The Prohibition of Wearing Shoes

Question

Wearing shoes—how do you think this prohibition should be understood in our time?
Going around in Nike Airs or the like doesn’t seem right to me… especially when I compare it to the prohibitions of washing and anointing.

Answer

I don’t know what Nike Air is. I assume these are good-quality shoes that are not made of leather.
What was included in the original prohibition is leather sandals. Anything beyond that can be prohibited only if it falls under the parameters of the existing prohibitions. One has to discuss what the basis of the prohibition on wearing good sandals is. If its purpose is to cause discomfort (so that one does not cushion the foot while walking), then that is the determining criterion, not how fancy the sandal is or what brand it is. But if it is meant to express mourning, then it really would be proper not to wear brand-name sandals even if they are not made of leather. We are dealing with the five afflictions, which are also prohibited on Yom Kippur, so it is not likely that this is meant to express mourning, but rather apparently to prevent pleasure. If so, it seems there is no issue with brands, but there is an issue with padded sandals.
In practice I am not sure, because this still involves interpretation in the sense of reasoning about the rationale of the verse. (Of course this is a rabbinic prohibition, but its source in Yom Kippur may be Torah-level, at least according to some opinions.)

 

Discussion on Answer

Y. (2021-09-01)

Nike Air are extremely comfortable athletic shoes.
The question is in the direction of stringency.
Wasn’t leather footwear prohibited… because those were the shoes or sandals that were durable, and maybe the only ones?
Today shoes are also made, and perhaps mainly made, from synthetic materials, and they are very comfortable.

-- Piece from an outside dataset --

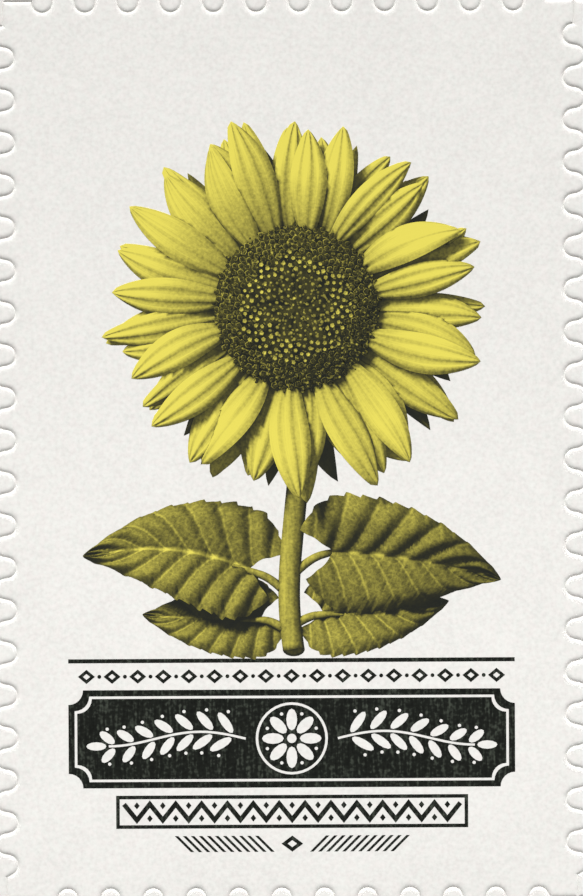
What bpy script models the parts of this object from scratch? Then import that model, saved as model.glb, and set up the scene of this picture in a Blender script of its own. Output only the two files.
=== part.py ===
"""Self-adhesive postage stamp, kiss-cut on its backing sheet.

A small card: one plain backing sheet, and on it a layer of label paper that a die has cut through
in wavy lines. The cuts part the layer into the stamp, the plain margin on its left, and the
trimmed edges of the label paper above, below and to the right of it.

The stamp's centre is over the origin, its upper edge is towards +Y and its printed face is up.
The card lies on Z = 0. Lengths are in millimetres, and MM turns them into metres.
"""

import math

import bpy

MM = 0.001

# The stamp, measured between the mid-lines of the cuts on its opposite sides.
STAMP_WIDTH = 24.16
STAMP_HEIGHT = 38.00

# The wavy cut: whole waves of one pitch, with a short straight lead at each end.
LEVEL_WAVES = 12
LEVEL_PITCH = 1.813
UPRIGHT_WAVES = 20
UPRIGHT_PITCH = 1.799
WAVE_DEPTH = 0.465                  # from the mid-line to the tip of a wave
TIP_SWEEP_DEG = 80                  # the arc at a tip turns this far each way from the tip
OPEN_SWEEP_DEG = 60                 # the outer side of the last wave is opened to this
ARC_STEP_DEG = 20                   # one facet of an arc
KERF = 0.03                         # width of the cut

# The layers, from the bottom up. The thin gap between them is the film of adhesive.
BACKING_THICKNESS = 0.16
ADHESIVE_THICKNESS = 0.02
PAPER_THICKNESS = 0.10

# The card is trimmed through the tips of the neighbouring stamps' waves.
TRIM_QUARTER_WAVES = 3

PAPER_COLOUR = (0.81, 0.80, 0.77, 1.0)
BACKING_COLOUR = (0.74, 0.71, 0.63, 1.0)
PAPER_ROUGHNESS = 0.62
BACKING_ROUGHNESS = 0.45

HALF_WIDTH = STAMP_WIDTH / 2
HALF_HEIGHT = STAMP_HEIGHT / 2
HALF_KERF = KERF / 2


def clear_scene():
    """Remove every object of the open file."""
    for item in list(bpy.data.objects):
        bpy.data.objects.remove(item, do_unlink=True)


def make_material(name, colour, roughness):
    """A plain paper-like Principled material."""
    material = bpy.data.materials.new(name)
    material.use_nodes = True
    shader = material.node_tree.nodes["Principled BSDF"]
    shader.inputs["Base Color"].default_value = colour
    shader.inputs["Roughness"].default_value = roughness
    shader.inputs["Metallic"].default_value = 0.0
    material.diffuse_color = colour
    return material


def tip_radius(pitch):
    """Radius of the arcs that reach WAVE_DEPTH and join in straight flanks."""
    sweep = math.radians(TIP_SWEEP_DEG)
    return (pitch / 4 * math.sin(sweep) - WAVE_DEPTH * math.cos(sweep)) / (1 - math.cos(sweep))


def lead_length(length, pitch, waves):
    """Straight part of a cut between the stamp's corner and the first wave."""
    return (length - waves * pitch) / 2


def cut_line(length, pitch, waves):
    """Mid-line of the cut along one side of a stamp, as (along, across) points.

    The half-waves bend to the negative and the positive side in turn. Both corners are included.
    """
    radius = tip_radius(pitch)
    lead = lead_length(length, pitch, waves)
    half_waves = 2 * waves
    points = [(0.0, 0.0), (lead, 0.0)]
    for index in range(half_waves):
        side = 1 if index % 2 else -1
        tip_along = lead + (index + 0.5) * pitch / 2
        is_last = index == half_waves - 1
        last_angle = OPEN_SWEEP_DEG if is_last else TIP_SWEEP_DEG
        for angle_deg in range(-TIP_SWEEP_DEG, last_angle + 1, ARC_STEP_DEG):
            angle = math.radians(angle_deg)
            along = tip_along + radius * math.sin(angle)
            across = side * (WAVE_DEPTH - radius * (1 - math.cos(angle)))
            points.append((along, across))
    last_along, last_across = points[-1]
    slope = math.tan(math.radians(OPEN_SWEEP_DEG))
    points.append((last_along + last_across / slope, 0.0))
    points.append((length, 0.0))
    return points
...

Not for nothing did you want to compare it to the prohibition of washing.

Yom Kippur, or by its original name, the Day of Affliction of the Soul (“soul” here meaning throat, similar to the expression “the waters have reached the soul”)—
in defining the day, it is about affliction,
which is not expressed by non-leather shoes, which are usually much more comfortable than leather shoes.

Michi (2021-09-01)

That is what I answered. There is indeed room to be stringent, but I am not sure it is a full-fledged halakhic obligation.

Y. (2021-09-01)

What would the stringency mean—going barefoot?
That’s how it seems to me… and that is how I act at home.
Does this apply in the public domain as well?
(In weather this hot, on asphalt, it’s unpleasant.)
It seems to me we have pushed the prohibition of wearing shoes to the side.
(It bothers me because I am exempt from eating and drinking due to being ill.)

Michi (2021-09-01)

Going barefoot is the most absolutely strict, of course. But outside that is not reasonable. You can wear slippers or Crocs or something like that.